> **What you need to do**
Return, unaltered, every line from the beginning of the material below up to and including the one with "shows through the".
(begin)
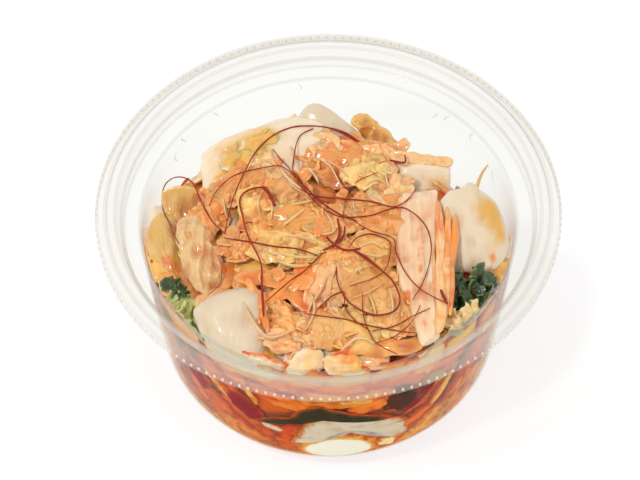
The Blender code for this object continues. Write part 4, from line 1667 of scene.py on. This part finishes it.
class WallPieces:
    """What shows through the side of the bowl, all the way round."""

    # outlines along the wall from the front, in mm at its mean radius, and up it
    LEAF_STRIP = ((-20.2, 23.8), (-13.4, 27.4), (-10.9, 28.8), (-9.5, 32), (-7.2, 34.5), (-2.5, 36.8),
                  (0.9, 34.2), (4.4, 33), (6.7, 31.4), (11.5, 29.6), (16.5, 27.3), (16.6, 25),
                  (11.5, 26.6), (6.8, 27.9), (4.4, 29.2), (0.9, 30.8), (-2.5, 31.6), (-4.9, 31.5),
                  (-8.5, 28.1), (-11, 24.8), (-13.4, 24.6), (-20.6, 21.6))
    WHITE_STEM = ((-11.5, 13.7), (-10.7, 17), (-7.3, 26), (-3.8, 31), (0, 31), (3.8, 29.5), (12.8, 26.8),
                  (19.2, 24.4), (23.5, 20), (23.3, 13.7), (20, 12.4), (15.7, 17.7), (10, 21.5), (2.7, 22),
                  (-1.5, 19.6), (-5.2, 15.5))
    WINDOW = ((-8.4, 12.1), (-5.2, 15.6), (0.9, 18.8), (6.9, 17.8), (11.4, 14.5), (13.4, 10.5), (10.5, 7),
              (2.6, 5), (-4.4, 6), (-7.9, 9))
    WINDOW_EDGE = tuple((x * WINDOW_SCALE - 0.3, z * WINDOW_SCALE - 1.2) for x, z in WINDOW)
    # kind, then length, width and squareness or an outline, then bearing, height and inset,
    # then turn, oil, second colour and tint, then other sizes; from the left round to the right
    FRONT = (
        (Kind.CRIMSON, (11, 22, 2.2), (-59, 24, 0), (24, 0, 0.5, 0.6)),
        (Kind.CRIMSON, (9, 14, 2.2), (-48, 29, -0.1), (38, 0.5, 0, 0.5)),
        (Kind.BLUSH, (13, 2.4, 2.2), (-38, 31.3, -0.04), (-42, 0.5, 0, 0.5)),
        (Kind.ORANGE, (20, 6, 2.2), (-36, 34.5, 0), (-46, 0.4, 0, 0.5)),
        (Kind.CRIMSON, (15, 9, 2.4), (-28.5, 27, -0.15), (-46, 0.6, 0, 0.5)),
        (Kind.STEM_YELLOW, (14, 2.4, 2.2), (-26, 36, -0.04), (-70, 0.5, 0, 0.5)),
        (Kind.ORANGE, (30, 11, 2.4), (-41, 18, 0.1), (-36, 0.15, 0.6, 0.4)),
        (Kind.TAN, (22, 9, 2.4), (-29, 11, 0.1), (-24, 0.1, 0.6, 0.5)),
        (Kind.STEM, (7, 2.8, 2.4), (-19, 20.6, -0.2), (-14, 0.4, 0, 0.2), {"crumple": (0.1, 3.2, 1)}),
        (Kind.CARROT, (19, 7, 2.2), (-14.5, 36, 0), (-18, 0.35, 0, 0.5)),
        (Kind.BLUSH, (16, 3.4, 2.2), (-1, 41, -0.02), (-6, 0.3, 0, 0.5)),
        (Kind.STEM_YELLOW, (14, 3, 2.2), (8, 37.5, -0.02), (-4, 0.4, 0, 0.5)),
        (Kind.CARROT, (14, 6, 2.2), (13, 34, 0), (14, 0.3, 0, 0.6)),
        (Kind.BLUSH, (12, 3.4, 2.2), (15, 40, 0.05), (-8, 0.3, 0, 0.5)),
        (Kind.DARK, LEAF_STRIP, (0, 0, -0.3), (0, 0.4, 0.35, 0.8),
         {"crumple": (0.1, 2.6, 1), "thickness": 0.8, "frill": 0.05}),
        (Kind.STEM, WHITE_STEM, (0, 0, -0.22), (0, -0.1, 0, 0.25),
         {"crumple": (0.1, 3.2, 1), "thickness": 1, "frill": 0.02}),
        (Kind.ORANGE, (95, 44, 4), (0, 28, 1.2), (0, 0.35, 0.5, 0.4), {"crumple": (0.6, 4, 1)}),
        (Kind.ORANGE, (13, 6, 2.2), (-14, 19.5, 0), (40, 0.6, 0, 0.5)),
        (Kind.ORANGE, (58, 16, 3), (3, 12, 0.3), (0, 0.1, 0.5, 0.5)),
        (Kind.LEAF, WINDOW_EDGE, (0, 0, -0.1), (0, 0.3, 0, 0.9), {"crumple": (0.1, 3.2, 1)}),
        (Kind.STEM_YELLOW, (7, 5, 2.2), (19, 11.5, -0.16), (-30, -0.1, 0, 1)),
        (Kind.DARK, (10, 13, 2.4), (23, 33, -0.1), (16, 0.75, 0.4, 0.9)),
        (Kind.CRIMSON, (14, 5, 2.4), (29.5, 31, -0.05), (48, 0.8, 0, 0.3)),
        (Kind.PALE_GREEN, (9, 5, 2.4), (35, 36, 0), (-20, 0.5, 0, 0.3)),
        (Kind.STEM_YELLOW, (17, 3, 2.4), (38.5, 28, -0.04), (62, 0.45, 0, 0.5)),
        (Kind.ORANGE, (28, 6, 2.4), (48.5, 27, 0), (60, 0.9, 0, 0.3)),
        (Kind.CRIMSON, (9, 16, 2.2), (59, 28, -0.05), (-30, 0.1, 1, 0.7)),
        (Kind.TAN, (19, 6, 2.4), (43, 18, -0.05), (50, 0.4, 0.5, 0.2)),
        (Kind.TAN, (22, 8, 2.4), (33, 13, -0.05), (34, 0.1, 0.6, 0.5)),
        (Kind.ORANGE, (12, 5, 2.4), (29.5, 20, -0.1), (30, 0.3, 0, 0.5)),
        (Kind.DRESSED, (16, 8, 2.4), (2, 42, 0.9), (0, 0.3, 0, 0.5)),
        (Kind.DRESSED, (13, 8, 2.4), (-17, 44, 0.9), (0, 0.4, 0, 0.5)),
        (Kind.STEM, (25, 13, 3), (-28, 48.5, 0.5), (6, -0.2, 0, 1)),
        (Kind.TAN, (13, 9, 3), (-8, 48.5, 0.5), (-6, 0.3, 0, 0.9)),
        (Kind.LEAF, (13, 8, 3), (6, 48.5, 0.6), (8, 0.3, 0, 0.8)),
        (Kind.TAN, (14, 9, 3), (20, 48, 0.5), (-4, 0.3, 0, 0.9)),
        (Kind.LEAF, (27, 8, 2.4), (2, 38.2, 0.04), (-3, 0.5, 0, 0.5)),
        (Kind.CRIMSON, (16, 18, 2.4), (-75, 38, -0.1), (8, 0.3, 0, 0.3)),
        (Kind.CRIMSON, (14, 14, 2.4), (73, 40, -0.1), (-8, 0.6, 0.9, 0.4)),
        (Kind.STEM_RIBBED, (10, 12, 3), (32, 47, 0.5), (-6, 0, 0, 0.9)),
        (Kind.LEAF, (14, 9, 3), (45, 46, 0.5), (-8, 0, 0, 0.8)),
        (Kind.BLUSH, (13, 10, 3), (-50, 46, 0.5), (8, 0, 0, 0.5)),
    )
    OILY = srgb("ce5416")
    AROUND = 230
    FRONT_HALF = 52
    SEED = 77
    # steps of an even spread over a square, along the wall and up it
    SPREAD = (0.7548777, 0.5698403)

    def front(self) -> dict[Kind, list[WallCut]]:
        """The pieces around the front.

        Returns:
            The pieces of each kind.
        """
        made: dict[Kind, list[WallCut]] = {}
        for kind, shape, (bearing, height, inset), (turn, oil, second, tint), *others in self.FRONT:
            in_place = isinstance(shape[0], tuple)
            outline = shape if in_place else oval(*shape)
            sizes = {"thickness": 1.6, "fullness": 5, "crumple": (0.25, 3.2, 1), "frill": 0.24}
            for other in others:
                sizes.update(other)
            cut = Cut(outline, (0, 0, 0), turn=turn, oil=oil, second=second, tint=tint, rings=7, steps=64,
                      seed=int(height * 7 + bearing * 3) % 90 + 1, in_place=in_place, **sizes)
            made.setdefault(kind, []).append(WallCut(cut, bearing, height, inset))
        return made

    def around(self, made: dict[Kind, list[WallCut]]) -> None:
        """Adds pieces round the rest of the wall and behind the front ones.

        Args:
            made: the pieces of each kind, which the new ones join.
        """
        rng = np.random.default_rng(self.SEED)
        kinds = (Kind.STEM, Kind.BLUSH, Kind.ORANGE, Kind.TAN, Kind.CARROT, Kind.CRIMSON, Kind.DARK,
                 Kind.GREEN, Kind.STEM_YELLOW, Kind.DRESSED)
        shares = (0.2, 0.13, 0.15, 0.13, 0.11, 0.06, 0.05, 0.04, 0.07, 0.06)
        for number in range(self.AROUND):
            bearing = 360 * (number * self.SPREAD[0] % 1) - 180
            height = 4 + 44 * (number * self.SPREAD[1] % 1)
            angle = math.radians(bearing)
            reach = MEAN_RADIUS - 1
            top = float(ground(np.array([reach * math.sin(angle)]),
                               np.array([-reach * math.cos(angle)]))[0])
            if height > top - 3:
                continue
            kind = kinds[rng.choice(len(kinds), p=shares)]
            length = rng.uniform(9, 21)
            width = 3.6 if kind is Kind.CARROT else length * rng.uniform(0.35, 0.7)
            cut = Cut(
                oval(length, width, rng.uniform(2.2, 3.4)), (0, 0, 0), thickness=rng.uniform(1.8, 3),
                fullness=5, crumple=(0.5, 4, 1), frill=0.2, turn=rng.uniform(-50, 50),
                oil=rng.uniform(0, 0.6), tint=rng.uniform(0, 1), seed=400 + number, rings=5, steps=28)
            inset = 1.7 if abs(bearing) < self.FRONT_HALF else 0.4
            made.setdefault(kind, []).append(WallCut(cut, bearing, height, inset + rng.uniform(0, 0.9)))

    def build(self) -> None:
        """Makes one object for each kind, and the bright gap at the front of the base."""
        made = self.front()
        self.around(made)
        for kind, cuts in made.items():
            finish = replace(
                kind.value, name="pressed_" + kind.value.name, wet=0, pale=self.OILY, relief=0.15,
                rim=1, grain=1.4, streak=0.0 if kind is Kind.STEM else 0.8, streak_length=6)
            seat_cuts("wall_" + kind.name.lower(), finish, cuts, SLOTS.get(kind, LEAF_SLOT))
        end = Cut(self.WINDOW, (0, 0, 0), thickness=1, fullness=6, rings=7, steps=64, in_place=True)
        seat_cuts("bright_stem_end", BRIGHT, [WallCut(end, 0, 0, -0.18)], "stem")


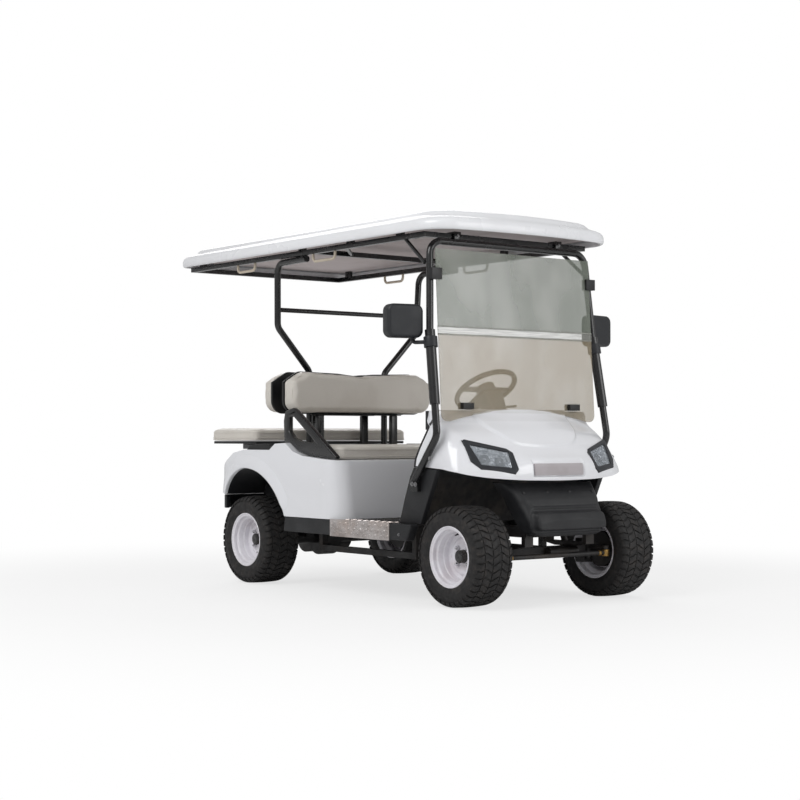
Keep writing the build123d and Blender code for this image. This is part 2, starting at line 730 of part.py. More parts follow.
# hip restraints: moulded loops beside the front cushion
restraint_y = cushion_half_width + swing_gap + 22
restraint_width = 32.0
with BuildPart() as restraints:
    for side in (-1, 1):
        with BuildSketch(side_plane(side * restraint_y + restraint_width / 2)) as loop:
            with BuildLine():
                Polyline(
                    (aft(352), 736.5), (aft(346), 850), (aft(360), 898), (aft(430), 914), (aft(462), 898),
                    (aft(812), 668), (aft(800), 657), (aft(757), 660), (aft(557), 676), (aft(470), 698),
                    (aft(402), 736.5), (aft(352), 736.5),
                )
            make_face()
            fillet(loop.vertices().filter_by_position(Axis.Y, 895, 915), 14)
            with BuildLine():
                Polyline(
                    (aft(394), 868), (aft(394), 796), (aft(436), 762), (aft(505), 742), (aft(632), 738),
                    (aft(436), 868), (aft(394), 868),
                )
            make_face(mode=Mode.SUBTRACT)
        extrude(amount=restraint_width)
keep(restraints, "hip_restraints")

# =========================== struts and roof frame ===========================
strut_run_z = roof_rail_z - rail_tube / 2 - strut_radius - trim_gap
rear_strut_base_y = 248.0
crossbar_z = 1432.0
with BuildPart() as rear_struts:
    for side in (-1, 1):
        tube([
            (aft(120), side * rear_strut_base_y, deck_z), (aft(120), side * rear_strut_base_y, 1115),
            (aft(135), side * 460, 1342), (aft(148), side * 470, strut_run_z),
            (aft(450), side * (roof_rail_y - 6), strut_run_z),
        ], strut_radius, 60)
    tube([(aft(142), -464, crossbar_z), (aft(142), 464, crossbar_z)], 12.0)
keep(rear_struts, "rear_struts")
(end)
> **Result for this exercise**
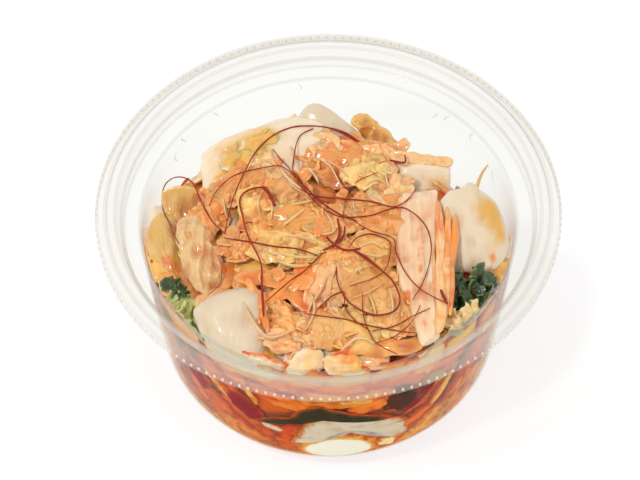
The Blender code for this object continues. Write part 4, from line 1667 of scene.py on. This part finishes it.
class WallPieces:
    """What shows through the side of the bowl, all the way round."""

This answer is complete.